A FINANCIAL trader is set to earn one of the biggest bonuses in City history — worth at least £30m and equivalent to the average annual earnings of more than 1,100 people.
The eight-figure pay package has been awarded to Driss Ben-Brahim, a trader at the investment bank Goldman Sachs.

City sources say that Ben-Brahim, who lives in a large town house in Kensington, west London, personally generated hundreds of millions in profits for the bank in 2003 — an achievement that rivals the profits made by entire companies such as British Airways or WH Smith which employ thousands of people.

The bonus — the biggest disclosed to a City trader — is paid in cash, shares and share options in Goldman Sachs, which Ben-Brahim will not be able to sell for several years in order to keep him at the bank.

Because of the way his pay package has been structured, it is difficult to calculate its exact value.

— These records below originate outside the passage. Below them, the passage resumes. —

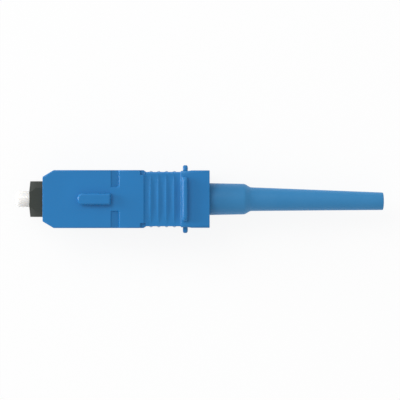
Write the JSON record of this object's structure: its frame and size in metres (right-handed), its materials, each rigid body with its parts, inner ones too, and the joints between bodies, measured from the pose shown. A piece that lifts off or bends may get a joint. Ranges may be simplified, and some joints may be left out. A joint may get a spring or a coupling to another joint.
{
  "type": "sc fibre connector",
  "caption": "Field-fit SC push-pull fibre plug: ceramic ferrule, black plug frame, keyed blue grip with finger flange, cam-locked splice inside and a long tapered boot.",
  "frame": {"origin": "centre of the ferrule's polished end face, on the optical axis", "axes": "+X along the optical axis from the ferrule tip towards the boot and cable, +Z towards the key, +Y completes the right-handed frame across the wide faces"},
  "size_m": [0.0577, 0.0106, 0.0092],
  "materials": {
    "grip_blue": "satin moulded",
    "frame_black": "satin moulded",
    "zirconia": "polished",
    "fibre_glass": "polished",
    "holder_white": "satin moulded",
    "splice_clear": "satin moulded",
    "cam_black": "satin moulded",
    "spring_steel": "drawn wire",
    "lead_in_white": "satin moulded",
    "crimp_brass": "turned",
    "boot_blue": "soft satin"
  },
  "bodies": {
    "frame_body": {"plug_frame": "frame_black", "spring_retainer": "frame_black", "boot": "boot_blue", "spring": "spring_steel"},
    "grip_body": {"grip": "grip_blue"},
    "ferrule_carrier": {"ferrule": "zirconia", "fibre_stub": "fibre_glass", "ferrule_holder": "holder_white", "splice_base": "splice_clear", "splice_cover": "splice_clear", "lead_in_tube": "lead_in_white", "crimp_tube": "crimp_brass"},
    "cam_body": {"cam_sleeve": "cam_black"}
  },
  "joints": [
    {"name": "grip_slide", "type": "slide", "parent": "frame_body", "child": "grip_body", "axis": [1, 0, 0], "range_m": [0, 0.0012]},
    {"name": "ferrule_slide", "type": "slide", "parent": "frame_body", "child": "ferrule_carrier", "axis": [1, 0, 0], "range_m": [0, 0.001], "stiffness_N_per_m": 2500, "deforming": ["spring"]},
    {"name": "cam_turn", "type": "hinge", "parent": "ferrule_carrier", "child": "cam_body", "pos_m": [0.0272, 0, 0], "axis": [1, 0, 0], "range_deg": [0, 90]}
  ]
}
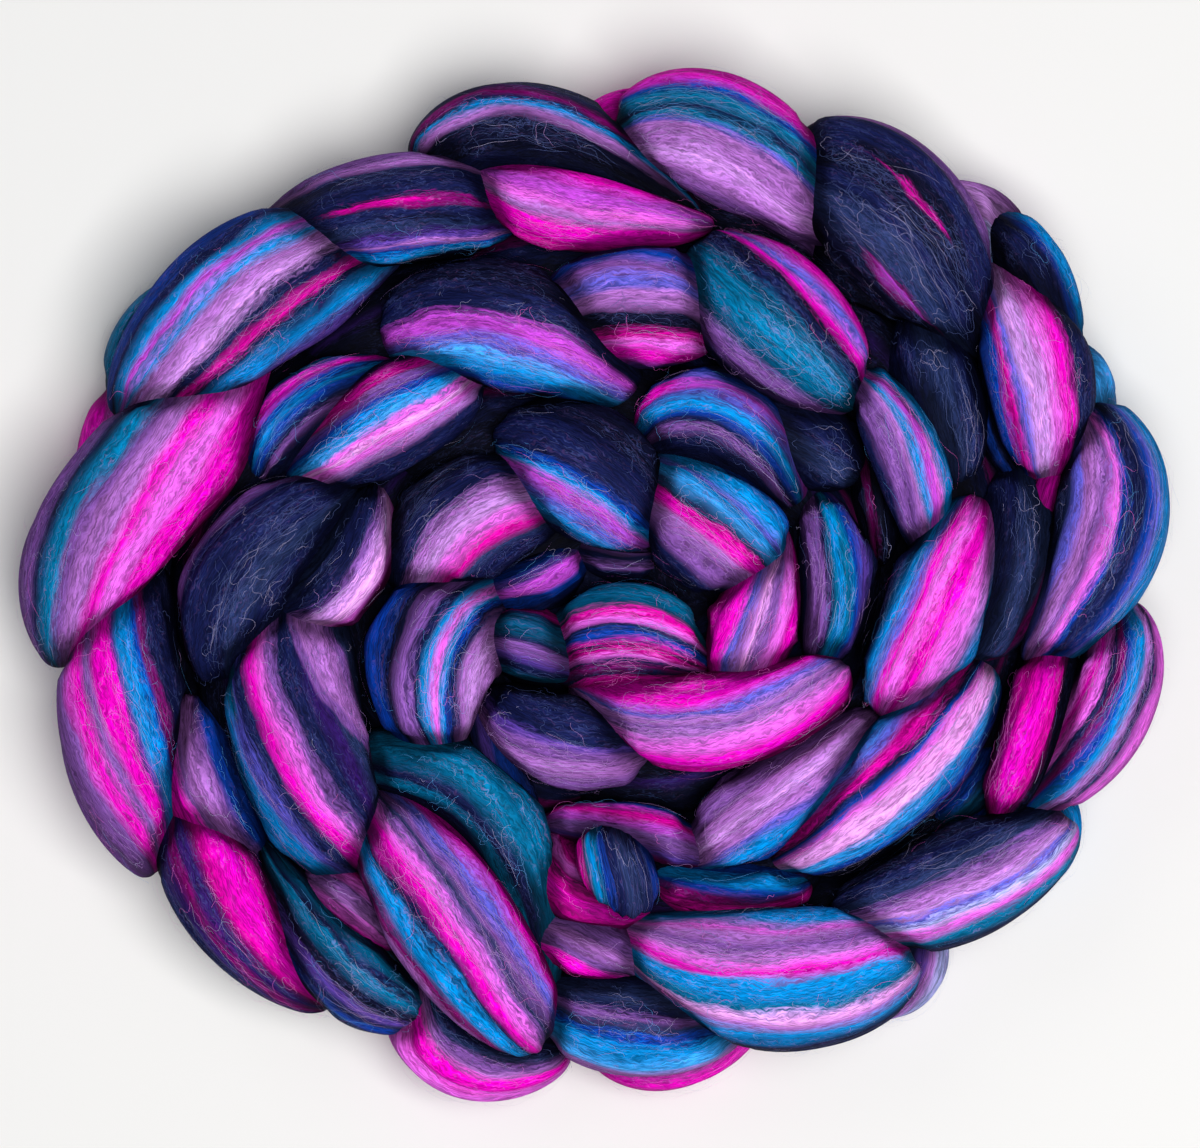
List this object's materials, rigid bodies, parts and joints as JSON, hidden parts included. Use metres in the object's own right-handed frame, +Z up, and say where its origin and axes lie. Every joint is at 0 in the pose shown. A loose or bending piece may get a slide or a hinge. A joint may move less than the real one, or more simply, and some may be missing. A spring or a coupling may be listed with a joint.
{
  "type": "coiled chain braid of wool roving",
  "caption": "Soft oval nest of dyed combed wool roving, finger-chained into plump bouts and coiled flat from an eye to an outer turn.",
  "frame": {"origin": "on the surface the braid rests on, under the middle of its outline", "axes": "+X along the long way of the oval, +Y along its short way, +Z up out of the coil"},
  "size_m": [0.2834, 0.2543, 0.0548],
  "materials": {
    "dyed_wool": "matt combed wool fibre, dyed in long blends of navy, azure, teal, magenta, hot pink and lilac"
  },
  "bodies": {
    "root": {"braid": "dyed_wool"}
  },
  "joints": []
}
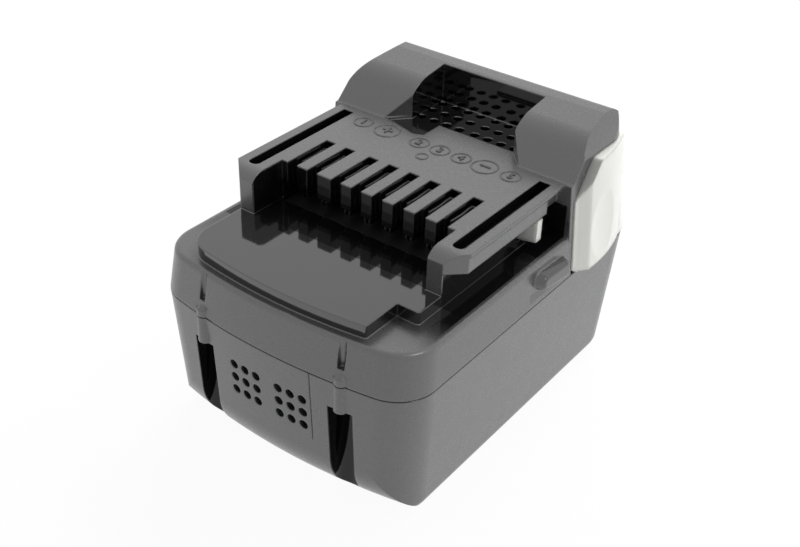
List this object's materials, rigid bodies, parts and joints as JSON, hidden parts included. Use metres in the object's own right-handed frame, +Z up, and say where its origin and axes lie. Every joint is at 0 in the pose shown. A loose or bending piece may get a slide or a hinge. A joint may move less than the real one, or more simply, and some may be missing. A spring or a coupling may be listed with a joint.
{
  "type": "power tool battery pack",
  "caption": "Slide-on battery pack for cordless tools with side rails, a slotted contact comb, a rear hump with a vented finger pocket and two side latch buttons.",
  "frame": {"origin": "middle of the base, on the surface the pack stands on", "axes": "+X to the right, -Y towards the vented front, +Z up; the tool's rails slide on from the front along +Y"},
  "size_m": [0.0824, 0.1094, 0.073],
  "materials": {
    "case_plastic": "semi-gloss dark grey moulded plastic",
    "button_plastic": "satin off-white moulded plastic",
    "holder_plastic": "matt black moulded plastic",
    "terminal_plastic": "satin black moulded plastic",
    "contact_copper": "bright copper alloy",
    "cell_sleeve": "shrink sleeve over steel can",
    "strip_nickel": "nickel strip",
    "screw_steel": "blackened steel",
    "spring_steel": "spring wire",
    "board_laminate": "green circuit laminate",
    "board_part": "black moulded component",
    "sheet_fibre": "insulating sheet",
    "foam": "foam strip"
  },
  "bodies": {
    "pack": {"board_screws": "screw_steel", "board_tray": "holder_plastic", "case_screws": "screw_steel", "cell_01": "cell_sleeve", "cell_02": "cell_sleeve", "cell_03": "cell_sleeve", "cell_04": "cell_sleeve", "cell_05": "cell_sleeve", "cell_06": "cell_sleeve", "cell_07": "cell_sleeve", "cell_08": "cell_sleeve", "cell_09": "cell_sleeve", "cell_10": "cell_sleeve", "cell_holder_left": "holder_plastic", "cell_holder_right": "holder_plastic", "circuit_board": "board_laminate", "contact_1": "contact_copper", "contact_2": "contact_copper", "contact_3": "contact_copper", "contact_4": "contact_copper", "contact_5": "contact_copper", "contact_6": "contact_copper", "contact_7": "contact_copper", "contact_8": "contact_copper", "control_chip": "board_part", "foam_pads": "foam", "insulating_sheet_left": "sheet_fibre", "insulating_sheet_right": "sheet_fibre", "latch_spring_left": "spring_steel", "latch_spring_right": "spring_steel", "lower_case": "case_plastic", "power_transistors": "board_part", "strip_left_front": "strip_nickel", "strip_left_middle": "strip_nickel", "strip_left_rear": "strip_nickel", "strip_right_front": "strip_nickel", "strip_right_middle": "strip_nickel", "strip_right_rear": "strip_nickel", "terminal_holder": "terminal_plastic", "upper_case": "case_plastic"},
    "latch_left": {"latch_left": "button_plastic"},
    "latch_right": {"latch_right": "button_plastic"}
  },
  "joints": [
    {"name": "latch_left_press", "type": "slide", "parent": "pack", "child": "latch_left", "axis": [1, 0, 0], "range_m": [0, 0.0035], "stiffness_N_per_m": 900, "springref_m": -0.002, "deforming": ["latch_spring_left"]},
    {"name": "latch_right_press", "type": "slide", "parent": "pack", "child": "latch_right", "axis": [-1, 0, 0], "range_m": [0, 0.0035], "stiffness_N_per_m": 900, "springref_m": -0.002, "deforming": ["latch_spring_right"]}
  ]
}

But remuneration experts estimate it is worth at least £30m and it could rise to £50m if share prices rise.

Goldman Sachs refused to comment on the award but top bankers typically insist on a bonus equivalent to about 10% of the profits they earn, sometimes more if they are highly valued employees.

A friend of Ben-Brahim said: “He has taken on some really big risks but has enjoyed great success in 2003. He is the person everyone is talking about and he has been the most profitable trader around for the past few years. He deserves some recognition for his work.”

Ben-Brahim, who was previously assistant head of investments at the European Bank for Reconstruction and Development, is one of a new generation of traders who spurn the 1980s wide-boy image of the City. He is head of “exotic derivatives” at Goldman Sachs — a role that involves developing sophisticated financial models to profit from small movements in futures and options.

It is thought the bulk of his money has been earned speculating on the fall of the dollar, the seesawing prices of Japanese bonds and betting on movements in inflation rates.

“Very few people really understand what guys like Driss do but they develop these complicated trading strategies which, when they come off, generate some unbelievable windfalls,” said a City insider.

Ben-Brahim’s bonus signals the return of the good times in 2003 for London and New York traders after financial markets recovered from several years of falling share prices.